In today’s market, intellectual property (IP) and data can represent a significant portion of a company’s value. Sellers must ensure proper ownership and transfer of all necessary rights.

Negotiate:

  • Assignment of trademarks, patents, copyrights, and trade secrets
  • Transfer of software licenses or proprietary systems
  • Data privacy and compliance standards (especially if handling customer data)

Ensuring these elements are properly transferred is key to protecting the buyer’s investment and avoiding future legal complications.

9. Contingencies and Closing Conditions

Every deal will include contingencies that must be satisfied before closing. These conditions must be well-defined and mutually agreeable.

Key areas:

  • Regulatory approvals (if required)
  • Financing conditions (for the buyer)
  • Material adverse change (MAC) clauses
  • Third-party consents (e.g., from landlords or major customers)

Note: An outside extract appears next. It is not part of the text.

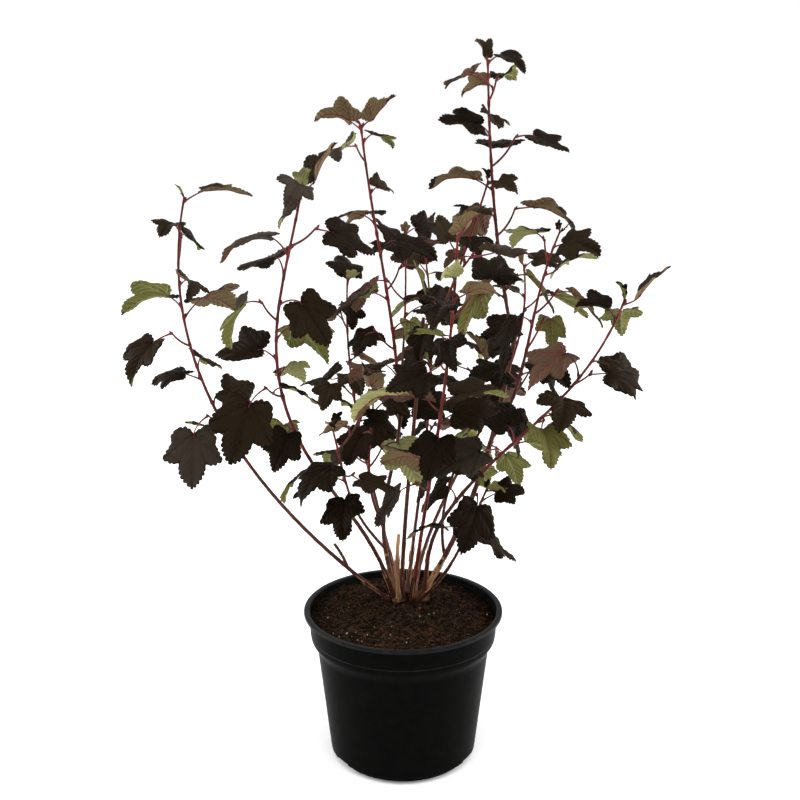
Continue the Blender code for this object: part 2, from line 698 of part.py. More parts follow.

Clarity around contingencies helps ensure that both parties are on the same page and reduces the likelihood of unexpected delays.

10. Post-Close Communication and Branding

Sellers often have a vested interest in how their business’s brand, reputation, and customer relationships are handled post-sale.

Negotiation points may include:

  • Use of the seller’s name or likeness
  • Announcements to customers and staff
  • Ongoing involvement in brand strategy

Maintaining legacy and brand identity is often an emotional aspect of selling a business. Thoughtful negotiation here can preserve goodwill and foster collaboration.

Conclusion

Negotiating an M&A transaction goes far beyond price. It involves aligning on deal terms that reflect not just the financial value of the business, but also the expectations and responsibilities of both parties moving forward. Sellers who understand the full landscape of negotiation items are better equipped to protect their interests and close a deal that aligns with their goals.

With the guidance of experienced M&A advisors, business owners can enter negotiations with clarity, confidence, and a strategic plan. The key is preparation, transparency, and the willingness to find common ground—paving the way for a successful and rewarding transition for everyone involved.